(3D code data)
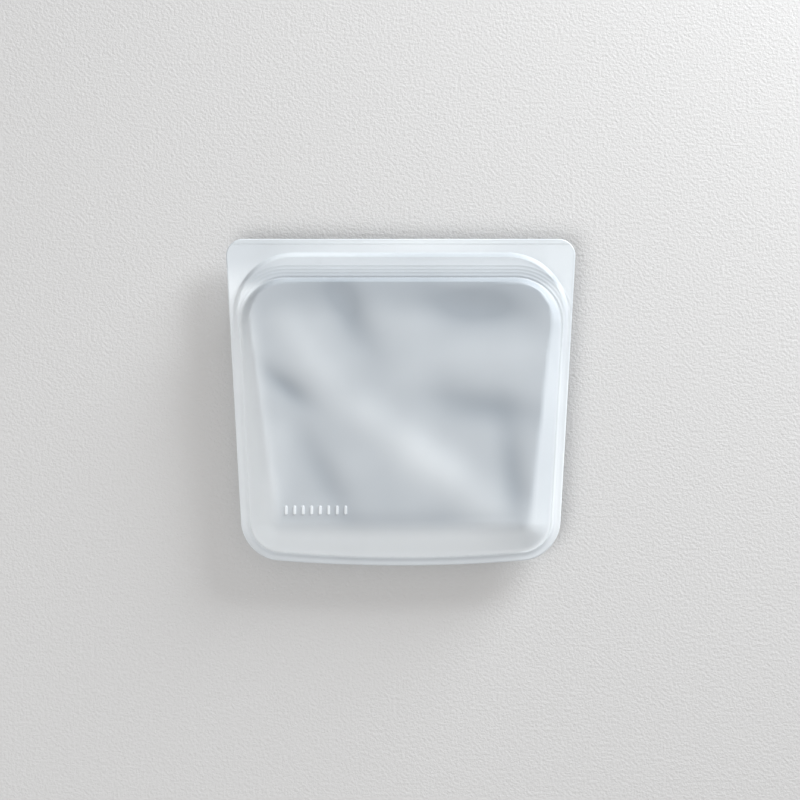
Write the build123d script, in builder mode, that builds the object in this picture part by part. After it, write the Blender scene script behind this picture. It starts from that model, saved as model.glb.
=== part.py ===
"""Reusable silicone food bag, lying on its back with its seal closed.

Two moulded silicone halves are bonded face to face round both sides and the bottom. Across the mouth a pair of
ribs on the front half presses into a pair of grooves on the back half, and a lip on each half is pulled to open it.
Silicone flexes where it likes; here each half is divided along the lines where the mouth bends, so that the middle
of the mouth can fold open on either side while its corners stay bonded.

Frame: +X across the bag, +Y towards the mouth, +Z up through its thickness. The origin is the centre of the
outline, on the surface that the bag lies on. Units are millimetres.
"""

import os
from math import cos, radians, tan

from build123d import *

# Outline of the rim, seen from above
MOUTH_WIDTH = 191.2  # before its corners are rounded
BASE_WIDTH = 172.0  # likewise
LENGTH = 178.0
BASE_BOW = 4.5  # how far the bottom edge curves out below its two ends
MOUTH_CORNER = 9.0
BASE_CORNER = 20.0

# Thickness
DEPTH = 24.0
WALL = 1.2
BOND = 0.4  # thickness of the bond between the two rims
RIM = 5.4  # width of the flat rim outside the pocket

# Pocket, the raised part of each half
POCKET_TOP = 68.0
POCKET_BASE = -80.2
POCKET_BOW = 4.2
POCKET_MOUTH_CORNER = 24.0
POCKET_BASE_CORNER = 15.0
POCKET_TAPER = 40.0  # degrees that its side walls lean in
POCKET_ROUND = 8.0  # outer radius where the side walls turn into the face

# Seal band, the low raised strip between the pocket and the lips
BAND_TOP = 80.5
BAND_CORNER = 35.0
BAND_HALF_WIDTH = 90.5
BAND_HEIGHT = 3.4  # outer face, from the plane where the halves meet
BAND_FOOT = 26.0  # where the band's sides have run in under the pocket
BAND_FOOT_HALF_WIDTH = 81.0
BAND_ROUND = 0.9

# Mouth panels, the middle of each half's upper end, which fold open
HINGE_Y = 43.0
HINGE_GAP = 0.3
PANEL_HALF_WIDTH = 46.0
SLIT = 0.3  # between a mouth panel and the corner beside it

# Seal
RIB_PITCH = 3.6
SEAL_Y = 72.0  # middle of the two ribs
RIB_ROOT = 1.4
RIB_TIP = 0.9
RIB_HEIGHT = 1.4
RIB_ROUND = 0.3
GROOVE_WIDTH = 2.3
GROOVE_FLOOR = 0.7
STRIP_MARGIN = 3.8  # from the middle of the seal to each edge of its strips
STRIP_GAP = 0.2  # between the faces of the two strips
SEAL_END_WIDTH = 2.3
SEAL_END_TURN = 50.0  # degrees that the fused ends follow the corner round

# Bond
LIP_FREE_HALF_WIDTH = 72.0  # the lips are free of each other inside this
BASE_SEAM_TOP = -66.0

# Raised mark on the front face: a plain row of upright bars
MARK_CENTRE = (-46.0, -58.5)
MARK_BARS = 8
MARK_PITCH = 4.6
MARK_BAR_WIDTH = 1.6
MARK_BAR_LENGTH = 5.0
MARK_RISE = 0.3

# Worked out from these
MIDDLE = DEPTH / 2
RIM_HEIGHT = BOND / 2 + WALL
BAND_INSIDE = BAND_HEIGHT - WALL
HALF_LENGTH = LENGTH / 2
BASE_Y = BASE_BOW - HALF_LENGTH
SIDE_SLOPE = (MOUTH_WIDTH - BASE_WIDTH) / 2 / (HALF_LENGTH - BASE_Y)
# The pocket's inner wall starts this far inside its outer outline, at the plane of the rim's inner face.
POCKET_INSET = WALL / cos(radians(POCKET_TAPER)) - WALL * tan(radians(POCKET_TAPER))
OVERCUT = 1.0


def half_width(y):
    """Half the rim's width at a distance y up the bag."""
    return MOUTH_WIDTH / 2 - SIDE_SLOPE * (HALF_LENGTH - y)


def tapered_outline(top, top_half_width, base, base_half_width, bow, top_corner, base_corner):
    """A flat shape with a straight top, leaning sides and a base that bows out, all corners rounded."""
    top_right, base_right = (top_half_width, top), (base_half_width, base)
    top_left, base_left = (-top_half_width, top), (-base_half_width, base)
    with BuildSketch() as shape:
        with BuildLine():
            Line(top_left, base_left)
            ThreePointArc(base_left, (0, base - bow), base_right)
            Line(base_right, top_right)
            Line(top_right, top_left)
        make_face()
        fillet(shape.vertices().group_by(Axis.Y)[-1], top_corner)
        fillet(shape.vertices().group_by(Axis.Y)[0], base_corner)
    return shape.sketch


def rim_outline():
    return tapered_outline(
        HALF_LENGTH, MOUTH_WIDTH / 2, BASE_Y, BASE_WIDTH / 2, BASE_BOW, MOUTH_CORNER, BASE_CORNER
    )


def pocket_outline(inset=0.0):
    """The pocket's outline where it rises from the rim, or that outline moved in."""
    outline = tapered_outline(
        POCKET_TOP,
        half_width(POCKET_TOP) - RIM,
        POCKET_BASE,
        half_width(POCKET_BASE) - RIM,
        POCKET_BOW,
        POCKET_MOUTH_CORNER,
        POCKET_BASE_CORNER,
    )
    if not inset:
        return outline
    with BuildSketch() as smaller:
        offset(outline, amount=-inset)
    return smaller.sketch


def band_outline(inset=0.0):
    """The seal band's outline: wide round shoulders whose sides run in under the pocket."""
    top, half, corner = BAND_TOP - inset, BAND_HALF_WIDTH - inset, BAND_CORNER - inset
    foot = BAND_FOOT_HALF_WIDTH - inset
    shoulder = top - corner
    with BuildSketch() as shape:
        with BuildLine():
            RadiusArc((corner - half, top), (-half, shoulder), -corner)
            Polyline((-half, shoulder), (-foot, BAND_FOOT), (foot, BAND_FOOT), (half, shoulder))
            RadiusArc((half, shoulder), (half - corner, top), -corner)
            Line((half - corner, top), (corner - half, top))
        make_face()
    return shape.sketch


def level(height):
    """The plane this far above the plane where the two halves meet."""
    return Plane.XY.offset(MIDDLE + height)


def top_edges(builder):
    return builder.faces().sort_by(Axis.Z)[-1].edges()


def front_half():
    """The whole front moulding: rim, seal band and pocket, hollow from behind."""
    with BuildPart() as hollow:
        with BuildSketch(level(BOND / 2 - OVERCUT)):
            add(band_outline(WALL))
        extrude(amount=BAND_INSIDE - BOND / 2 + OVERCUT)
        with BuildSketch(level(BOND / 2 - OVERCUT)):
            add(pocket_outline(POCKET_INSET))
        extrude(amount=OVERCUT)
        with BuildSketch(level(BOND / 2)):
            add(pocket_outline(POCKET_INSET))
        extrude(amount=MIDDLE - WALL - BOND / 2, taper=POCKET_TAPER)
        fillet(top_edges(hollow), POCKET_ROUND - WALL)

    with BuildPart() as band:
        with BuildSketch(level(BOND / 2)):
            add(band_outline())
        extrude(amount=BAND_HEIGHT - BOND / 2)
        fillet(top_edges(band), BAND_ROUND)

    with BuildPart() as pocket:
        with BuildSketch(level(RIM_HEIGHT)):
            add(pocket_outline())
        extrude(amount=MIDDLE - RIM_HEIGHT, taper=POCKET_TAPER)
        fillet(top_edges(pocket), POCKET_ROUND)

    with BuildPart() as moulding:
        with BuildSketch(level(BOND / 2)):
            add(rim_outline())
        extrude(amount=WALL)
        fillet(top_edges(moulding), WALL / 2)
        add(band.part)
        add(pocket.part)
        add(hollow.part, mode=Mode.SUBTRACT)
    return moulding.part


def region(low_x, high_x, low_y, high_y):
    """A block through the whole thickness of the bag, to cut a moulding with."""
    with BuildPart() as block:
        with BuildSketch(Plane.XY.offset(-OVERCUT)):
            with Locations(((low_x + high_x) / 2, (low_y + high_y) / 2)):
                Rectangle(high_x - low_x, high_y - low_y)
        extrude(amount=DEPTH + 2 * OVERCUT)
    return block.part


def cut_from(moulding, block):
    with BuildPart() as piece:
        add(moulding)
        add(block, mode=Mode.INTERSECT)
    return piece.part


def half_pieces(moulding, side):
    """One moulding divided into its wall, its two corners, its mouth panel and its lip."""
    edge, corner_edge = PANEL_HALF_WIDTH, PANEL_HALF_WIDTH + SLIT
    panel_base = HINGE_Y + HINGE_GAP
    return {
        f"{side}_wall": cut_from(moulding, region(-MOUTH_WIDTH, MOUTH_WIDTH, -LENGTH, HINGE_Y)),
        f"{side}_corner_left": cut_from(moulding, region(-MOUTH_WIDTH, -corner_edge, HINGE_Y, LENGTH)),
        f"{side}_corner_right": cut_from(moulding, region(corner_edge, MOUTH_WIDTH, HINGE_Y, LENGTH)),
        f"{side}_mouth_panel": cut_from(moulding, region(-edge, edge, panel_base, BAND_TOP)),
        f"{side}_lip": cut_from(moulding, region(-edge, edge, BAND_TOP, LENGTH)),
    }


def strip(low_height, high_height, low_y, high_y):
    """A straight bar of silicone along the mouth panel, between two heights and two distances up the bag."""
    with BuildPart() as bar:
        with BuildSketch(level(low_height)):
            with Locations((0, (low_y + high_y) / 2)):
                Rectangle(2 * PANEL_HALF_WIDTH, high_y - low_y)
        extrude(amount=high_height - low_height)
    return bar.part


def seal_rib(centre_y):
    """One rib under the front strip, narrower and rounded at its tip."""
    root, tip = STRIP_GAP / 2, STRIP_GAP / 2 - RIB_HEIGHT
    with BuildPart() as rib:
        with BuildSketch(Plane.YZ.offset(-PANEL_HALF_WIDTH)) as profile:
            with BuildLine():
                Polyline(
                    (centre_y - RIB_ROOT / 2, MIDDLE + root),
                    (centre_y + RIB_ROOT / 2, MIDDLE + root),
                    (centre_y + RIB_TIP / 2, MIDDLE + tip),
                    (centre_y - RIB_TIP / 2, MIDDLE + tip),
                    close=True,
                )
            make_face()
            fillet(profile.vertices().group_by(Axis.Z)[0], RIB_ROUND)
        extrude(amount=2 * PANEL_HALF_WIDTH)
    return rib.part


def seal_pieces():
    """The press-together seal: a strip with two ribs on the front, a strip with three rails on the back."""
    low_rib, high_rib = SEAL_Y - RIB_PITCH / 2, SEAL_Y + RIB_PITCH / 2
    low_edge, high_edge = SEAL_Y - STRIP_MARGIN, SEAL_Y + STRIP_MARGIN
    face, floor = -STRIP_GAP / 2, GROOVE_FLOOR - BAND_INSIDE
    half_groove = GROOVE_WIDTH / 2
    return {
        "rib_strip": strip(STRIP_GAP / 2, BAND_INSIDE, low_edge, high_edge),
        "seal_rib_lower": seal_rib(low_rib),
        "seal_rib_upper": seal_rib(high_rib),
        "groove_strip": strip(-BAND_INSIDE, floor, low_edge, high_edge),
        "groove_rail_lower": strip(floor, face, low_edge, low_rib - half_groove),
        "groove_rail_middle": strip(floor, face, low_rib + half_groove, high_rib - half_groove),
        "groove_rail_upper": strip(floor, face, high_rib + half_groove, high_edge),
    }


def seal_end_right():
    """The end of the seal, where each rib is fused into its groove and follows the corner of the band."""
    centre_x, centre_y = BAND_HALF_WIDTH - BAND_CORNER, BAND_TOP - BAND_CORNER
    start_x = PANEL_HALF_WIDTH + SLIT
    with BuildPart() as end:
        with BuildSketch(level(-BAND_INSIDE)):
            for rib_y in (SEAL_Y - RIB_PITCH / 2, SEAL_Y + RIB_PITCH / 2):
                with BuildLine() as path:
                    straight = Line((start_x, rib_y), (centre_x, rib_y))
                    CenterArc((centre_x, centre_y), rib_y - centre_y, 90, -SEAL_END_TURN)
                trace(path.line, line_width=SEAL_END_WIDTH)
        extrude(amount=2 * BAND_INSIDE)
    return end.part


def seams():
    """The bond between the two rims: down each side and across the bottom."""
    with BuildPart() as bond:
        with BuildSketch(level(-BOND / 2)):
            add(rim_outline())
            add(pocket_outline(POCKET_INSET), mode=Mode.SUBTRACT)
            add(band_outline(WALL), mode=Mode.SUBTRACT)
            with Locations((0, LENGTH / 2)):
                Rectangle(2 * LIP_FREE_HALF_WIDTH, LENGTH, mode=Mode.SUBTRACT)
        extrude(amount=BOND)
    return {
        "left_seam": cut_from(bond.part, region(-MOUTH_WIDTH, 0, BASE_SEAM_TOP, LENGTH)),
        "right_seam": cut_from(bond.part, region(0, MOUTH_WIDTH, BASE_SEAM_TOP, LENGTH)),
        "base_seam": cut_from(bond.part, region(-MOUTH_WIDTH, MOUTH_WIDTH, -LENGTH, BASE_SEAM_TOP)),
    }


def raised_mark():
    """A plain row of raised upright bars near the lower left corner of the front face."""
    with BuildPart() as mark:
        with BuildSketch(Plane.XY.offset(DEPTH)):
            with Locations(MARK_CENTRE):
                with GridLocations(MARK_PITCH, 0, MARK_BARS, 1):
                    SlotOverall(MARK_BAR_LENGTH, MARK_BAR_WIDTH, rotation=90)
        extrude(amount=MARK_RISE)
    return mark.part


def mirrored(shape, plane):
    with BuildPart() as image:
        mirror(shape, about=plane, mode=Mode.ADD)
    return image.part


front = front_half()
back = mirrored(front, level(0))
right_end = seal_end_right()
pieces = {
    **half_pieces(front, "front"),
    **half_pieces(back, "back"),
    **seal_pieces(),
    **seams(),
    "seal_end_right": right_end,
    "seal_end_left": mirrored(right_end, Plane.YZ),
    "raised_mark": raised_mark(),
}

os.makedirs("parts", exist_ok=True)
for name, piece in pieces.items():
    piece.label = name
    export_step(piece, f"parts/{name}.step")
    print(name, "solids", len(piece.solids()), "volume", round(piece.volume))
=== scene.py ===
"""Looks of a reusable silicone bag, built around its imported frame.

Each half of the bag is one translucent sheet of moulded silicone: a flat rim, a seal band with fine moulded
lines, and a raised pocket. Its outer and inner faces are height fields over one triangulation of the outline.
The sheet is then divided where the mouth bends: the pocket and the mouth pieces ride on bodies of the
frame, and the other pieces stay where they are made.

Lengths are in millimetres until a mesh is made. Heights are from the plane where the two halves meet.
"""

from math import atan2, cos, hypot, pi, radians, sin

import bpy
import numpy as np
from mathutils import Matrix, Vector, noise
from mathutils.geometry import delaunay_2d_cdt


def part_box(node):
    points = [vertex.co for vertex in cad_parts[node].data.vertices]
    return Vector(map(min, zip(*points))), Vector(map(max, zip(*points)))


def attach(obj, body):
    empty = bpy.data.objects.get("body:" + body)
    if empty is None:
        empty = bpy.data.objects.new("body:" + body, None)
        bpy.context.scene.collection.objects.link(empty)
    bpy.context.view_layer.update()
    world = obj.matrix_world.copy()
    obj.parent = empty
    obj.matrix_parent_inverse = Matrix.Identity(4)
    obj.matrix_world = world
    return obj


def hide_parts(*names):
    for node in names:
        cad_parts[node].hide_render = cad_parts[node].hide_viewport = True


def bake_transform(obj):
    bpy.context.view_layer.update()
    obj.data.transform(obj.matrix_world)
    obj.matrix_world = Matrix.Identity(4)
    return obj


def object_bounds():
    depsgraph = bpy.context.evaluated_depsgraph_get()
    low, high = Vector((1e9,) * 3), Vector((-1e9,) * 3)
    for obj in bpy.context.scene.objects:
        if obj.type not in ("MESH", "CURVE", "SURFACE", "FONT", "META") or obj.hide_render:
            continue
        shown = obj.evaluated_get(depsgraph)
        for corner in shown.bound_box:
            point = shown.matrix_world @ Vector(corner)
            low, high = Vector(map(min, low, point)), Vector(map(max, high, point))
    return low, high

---

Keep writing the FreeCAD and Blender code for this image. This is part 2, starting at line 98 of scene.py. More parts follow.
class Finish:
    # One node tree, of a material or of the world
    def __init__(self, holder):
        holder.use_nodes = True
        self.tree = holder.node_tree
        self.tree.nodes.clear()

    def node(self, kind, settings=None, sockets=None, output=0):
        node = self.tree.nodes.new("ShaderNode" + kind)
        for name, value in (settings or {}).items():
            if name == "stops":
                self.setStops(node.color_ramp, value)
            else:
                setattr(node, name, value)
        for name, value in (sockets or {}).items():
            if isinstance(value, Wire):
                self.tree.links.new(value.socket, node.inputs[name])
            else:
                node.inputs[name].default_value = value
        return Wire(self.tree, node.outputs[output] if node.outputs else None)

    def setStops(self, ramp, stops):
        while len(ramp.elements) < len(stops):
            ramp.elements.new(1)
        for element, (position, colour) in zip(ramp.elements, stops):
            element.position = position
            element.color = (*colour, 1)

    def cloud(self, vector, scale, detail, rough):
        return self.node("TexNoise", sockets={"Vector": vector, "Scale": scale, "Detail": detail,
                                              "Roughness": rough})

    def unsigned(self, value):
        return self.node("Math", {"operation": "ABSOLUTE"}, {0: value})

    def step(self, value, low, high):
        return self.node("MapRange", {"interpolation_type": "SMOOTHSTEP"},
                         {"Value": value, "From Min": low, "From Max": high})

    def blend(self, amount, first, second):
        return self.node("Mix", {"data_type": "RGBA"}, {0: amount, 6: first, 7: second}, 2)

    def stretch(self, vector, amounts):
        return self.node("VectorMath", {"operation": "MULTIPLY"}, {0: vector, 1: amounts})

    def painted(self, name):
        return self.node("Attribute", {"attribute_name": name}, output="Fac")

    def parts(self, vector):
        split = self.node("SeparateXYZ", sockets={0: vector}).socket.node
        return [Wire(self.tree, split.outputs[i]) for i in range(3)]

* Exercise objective
Return exactly the lines above from the line that has "Write the build123d" through the line that has "its seal closed.", inclusive, and nothing else.

* Response to the exercise
Write the build123d script, in builder mode, that builds the object in this picture part by part. After it, write the Blender scene script behind this picture. It starts from that model, saved as model.glb.
=== part.py ===
"""Reusable silicone food bag, lying on its back with its seal closed.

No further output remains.